◆ TASK TO CARRY OUT ◆
Go through the listing and write out all of it exactly.

◆ DATASET EXTRACT ◆
▼

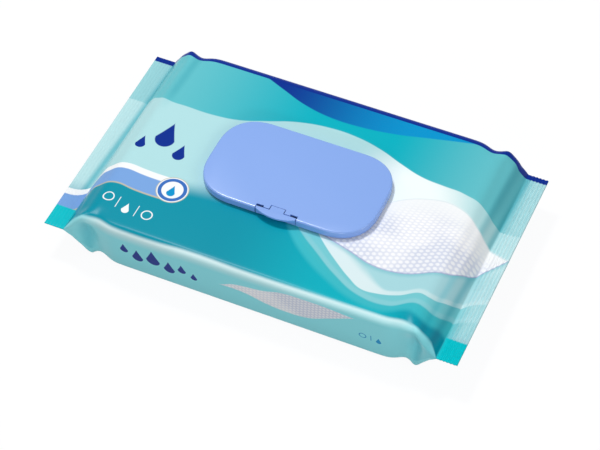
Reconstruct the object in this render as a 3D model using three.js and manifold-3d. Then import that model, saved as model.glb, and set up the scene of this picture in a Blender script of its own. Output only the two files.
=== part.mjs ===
// A soft pack of wet wipes: a printed film pouch with a crimped seal at each end, a stack of
// interfolded wipes inside it, and a moulded flip lid glued round the hole in its top panel.
// Units are millimetres. +X runs along the pack, +Y from the front long side to the back one,
// +Z up. The origin is under the pack's centre, on the surface that it lies on.
import * as THREE from "three";
import { mergeVertices } from "three/addons/utils/BufferGeometryUtils.js";
import Module from "manifold-3d";

const wasm = await Module();
wasm.setup();

// Gap left between two pieces that rest on or beside each other
const CLEARANCE = 0.3;

// Film pouch
const PACK_LENGTH = 280; // from the cut edge of one end seal to the other
const SEAL_STRIP = 13.6; // how far each end seal reaches in from its cut edge
const SEAL_SPAN = 160; // length of an end seal, which is the width of the flattened film tube
const SEAL_THICKNESS = 0.9;
const SEAL_HEIGHT = 23.4; // height of the end seals above the surface
const CRIMP_PITCH = 2.72;
const CRIMP_DEPTH = 0.35;
const BODY_HEIGHT = 42.6; // height of the flat top panel
const TOP_WIDTH = 161.5;
const BOTTOM_WIDTH = 154;
const FILM = 0.5;
const TOP_SHOULDER = 21; // length over which the top panel comes down to a seal
const BOTTOM_SHOULDER = 16;
const TOP_EDGE_RADIUS = 5;
const BOTTOM_EDGE_RADIUS = 5;

// Folds that the film takes round each end of the stack
const EAR_HEIGHT = 2.1; // peaked corner of the top panel
const EAR_PLACE = 13.2; // its distance from the seal
const EAR_SPREAD = 3.6;
const SAG_DEPTH = 1.2; // slack in the long edge beside an ear
const SAG_PLACE = 22;
const SAG_SPREAD = 5.5;
const WAIST_DEPTH = 2.4; // how far the film draws in round the ends of the stack
const WAIST_PLACE = 23;
const WAIST_SPREAD = 7;
const GUSSET_DEPTH = 5.5; // hollow in the side panel
const GUSSET_PLACE = 15.5;
const GUSSET_SPREAD = 4.5;
const LIFT_HEIGHT = 3.2; // how far a bottom edge is drawn up
const LIFT_PLACE = 20.5;
const LIFT_SPREAD = 6;
const LOBE_DEPTH = 1.6; // how far it hangs down again between there and the seal
const LOBE_PLACE = 14;
const LOBE_SPREAD = 3;
const FOLD_REACH = 12; // how far these folds reach in from a long edge

// Back seam: a fin seal that lies folded flat under the bottom panel
const FIN_WIDTH = 11.5;
const FIN_THICKNESS = 0.5;
const FIN_RECESS = 0.9; // the wipes give way over the fin, so that the pack lies flat
const FIN_RECESS_HALF = 13;
const FIN_RECESS_SLOPE = 5;

// Stack of wipes: sheets folded in half and interleaved
const WIPE_LENGTH = 220;
const WIPE_WIDTH = 290;
const WIPE_COUNT = 80;
const FOLD_STAGGER = 6; // the folds don't all line up, so that the stack is wider than one sheet
const STACK_SLACK = 1.1; // room between the stack and the film above it
const STACK_EDGE_RADIUS = 5;
const FOLD_NOTCH = 0.35; // depth of the groove between two folds
const LEADING_EDGE = 7; // where the free edge of the top wipe lies behind the centre line
const WIPE_THICKNESS = 0.5;

// Flip lid
const LID_LENGTH = 117;
const LID_WIDTH = 68.5;
const LID_CORNER_LENGTH = 30; // the corner is a superellipse of these two half axes
const LID_CORNER_WIDTH = 26;
const LID_CORNER_POWER = 2.3;
const LID_HEIGHT = 6; // above the film
const LID_PLATE = 1.3;
const LID_SKIRT = 1.2;
const LID_EDGE_RADIUS = 2;
const SKIRT_GAP = 0.8; // between the skirt and the frame inside it, so that the lid can swing
const PLUG_DEPTH = 2.2; // ring under the lid that closes round the collar
const PLUG_WALL = 1;
const PLUG_GAP = 0.4;

// Frame glued to the film
const GLUE = 0.3;
const FLANGE = 1.2;
const OPENING_LENGTH = 66;
const OPENING_WIDTH = 32;
const OPENING_CORNER_LENGTH = 20;
const OPENING_CORNER_WIDTH = 14;
const COLLAR_WALL = 1.2;
const FILM_HOLE_MARGIN = 3;
const RIM_INSET = 1.6; // from the flange's edge to the stiffening rim
const RIM_WALL = 1;
const RIM_HEIGHT = 1.5;

const HINGE_LENGTH = 44; // of the film hinge at the back of the lid

// Thumb latch in the front edge of the lid
const NOTCH_WIDTH = 28;
const NOTCH_DEPTH = 2.35;
const NOTCH_STEP = 18; // beyond this width the slot beside the latch is wider
const SLOT = 0.4;
const WIDE_SLOT = 0.75;
const TONGUE_WIDTH = 9.2;
const TONGUE_LENGTH = 3.4;
const LIP_REACH = 3.4; // how far the thumb lip stands out past the skirt
const APRON_WALL = 1;
const APRON_RECESS = 0.35;
const CATCH_WIDTH = 16;
const CATCH_GAP = 0.1; // the catch stops this far short of the hook
const HOOK_REACH = 0.5;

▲

◆ SOLUTION FOR THIS TASK ◆
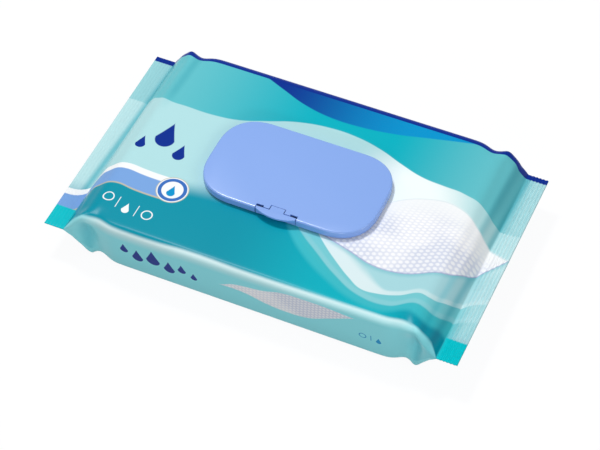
Reconstruct the object in this render as a 3D model using three.js and manifold-3d. Then import that model, saved as model.glb, and set up the scene of this picture in a Blender script of its own. Output only the two files.
=== part.mjs ===
// A soft pack of wet wipes: a printed film pouch with a crimped seal at each end, a stack of
// interfolded wipes inside it, and a moulded flip lid glued round the hole in its top panel.
// Units are millimetres. +X runs along the pack, +Y from the front long side to the back one,
// +Z up. The origin is under the pack's centre, on the surface that it lies on.
import * as THREE from "three";
import { mergeVertices } from "three/addons/utils/BufferGeometryUtils.js";
import Module from "manifold-3d";

const wasm = await Module();
wasm.setup();

// Gap left between two pieces that rest on or beside each other
const CLEARANCE = 0.3;

// Film pouch
const PACK_LENGTH = 280; // from the cut edge of one end seal to the other
const SEAL_STRIP = 13.6; // how far each end seal reaches in from its cut edge
const SEAL_SPAN = 160; // length of an end seal, which is the width of the flattened film tube
const SEAL_THICKNESS = 0.9;
const SEAL_HEIGHT = 23.4; // height of the end seals above the surface
const CRIMP_PITCH = 2.72;
const CRIMP_DEPTH = 0.35;
const BODY_HEIGHT = 42.6; // height of the flat top panel
const TOP_WIDTH = 161.5;
const BOTTOM_WIDTH = 154;
const FILM = 0.5;
const TOP_SHOULDER = 21; // length over which the top panel comes down to a seal
const BOTTOM_SHOULDER = 16;
const TOP_EDGE_RADIUS = 5;
const BOTTOM_EDGE_RADIUS = 5;

// Folds that the film takes round each end of the stack
const EAR_HEIGHT = 2.1; // peaked corner of the top panel
const EAR_PLACE = 13.2; // its distance from the seal
const EAR_SPREAD = 3.6;
const SAG_DEPTH = 1.2; // slack in the long edge beside an ear
const SAG_PLACE = 22;
const SAG_SPREAD = 5.5;
const WAIST_DEPTH = 2.4; // how far the film draws in round the ends of the stack
const WAIST_PLACE = 23;
const WAIST_SPREAD = 7;
const GUSSET_DEPTH = 5.5; // hollow in the side panel
const GUSSET_PLACE = 15.5;
const GUSSET_SPREAD = 4.5;
const LIFT_HEIGHT = 3.2; // how far a bottom edge is drawn up
const LIFT_PLACE = 20.5;
const LIFT_SPREAD = 6;
const LOBE_DEPTH = 1.6; // how far it hangs down again between there and the seal
const LOBE_PLACE = 14;
const LOBE_SPREAD = 3;
const FOLD_REACH = 12; // how far these folds reach in from a long edge

// Back seam: a fin seal that lies folded flat under the bottom panel
const FIN_WIDTH = 11.5;
const FIN_THICKNESS = 0.5;
const FIN_RECESS = 0.9; // the wipes give way over the fin, so that the pack lies flat
const FIN_RECESS_HALF = 13;
const FIN_RECESS_SLOPE = 5;

// Stack of wipes: sheets folded in half and interleaved
const WIPE_LENGTH = 220;
const WIPE_WIDTH = 290;
const WIPE_COUNT = 80;
const FOLD_STAGGER = 6; // the folds don't all line up, so that the stack is wider than one sheet
const STACK_SLACK = 1.1; // room between the stack and the film above it
const STACK_EDGE_RADIUS = 5;
const FOLD_NOTCH = 0.35; // depth of the groove between two folds
const LEADING_EDGE = 7; // where the free edge of the top wipe lies behind the centre line
const WIPE_THICKNESS = 0.5;

// Flip lid
const LID_LENGTH = 117;
const LID_WIDTH = 68.5;
const LID_CORNER_LENGTH = 30; // the corner is a superellipse of these two half axes
const LID_CORNER_WIDTH = 26;
const LID_CORNER_POWER = 2.3;
const LID_HEIGHT = 6; // above the film
const LID_PLATE = 1.3;
const LID_SKIRT = 1.2;
const LID_EDGE_RADIUS = 2;
const SKIRT_GAP = 0.8; // between the skirt and the frame inside it, so that the lid can swing
const PLUG_DEPTH = 2.2; // ring under the lid that closes round the collar
const PLUG_WALL = 1;
const PLUG_GAP = 0.4;

// Frame glued to the film
const GLUE = 0.3;
const FLANGE = 1.2;
const OPENING_LENGTH = 66;
const OPENING_WIDTH = 32;
const OPENING_CORNER_LENGTH = 20;
const OPENING_CORNER_WIDTH = 14;
const COLLAR_WALL = 1.2;
const FILM_HOLE_MARGIN = 3;
const RIM_INSET = 1.6; // from the flange's edge to the stiffening rim
const RIM_WALL = 1;
const RIM_HEIGHT = 1.5;

const HINGE_LENGTH = 44; // of the film hinge at the back of the lid

// Thumb latch in the front edge of the lid
const NOTCH_WIDTH = 28;
const NOTCH_DEPTH = 2.35;
const NOTCH_STEP = 18; // beyond this width the slot beside the latch is wider
const SLOT = 0.4;
const WIDE_SLOT = 0.75;
const TONGUE_WIDTH = 9.2;
const TONGUE_LENGTH = 3.4;
const LIP_REACH = 3.4; // how far the thumb lip stands out past the skirt
const APRON_WALL = 1;
const APRON_RECESS = 0.35;
const CATCH_WIDTH = 16;
const CATCH_GAP = 0.1; // the catch stops this far short of the hook
const HOOK_REACH = 0.5;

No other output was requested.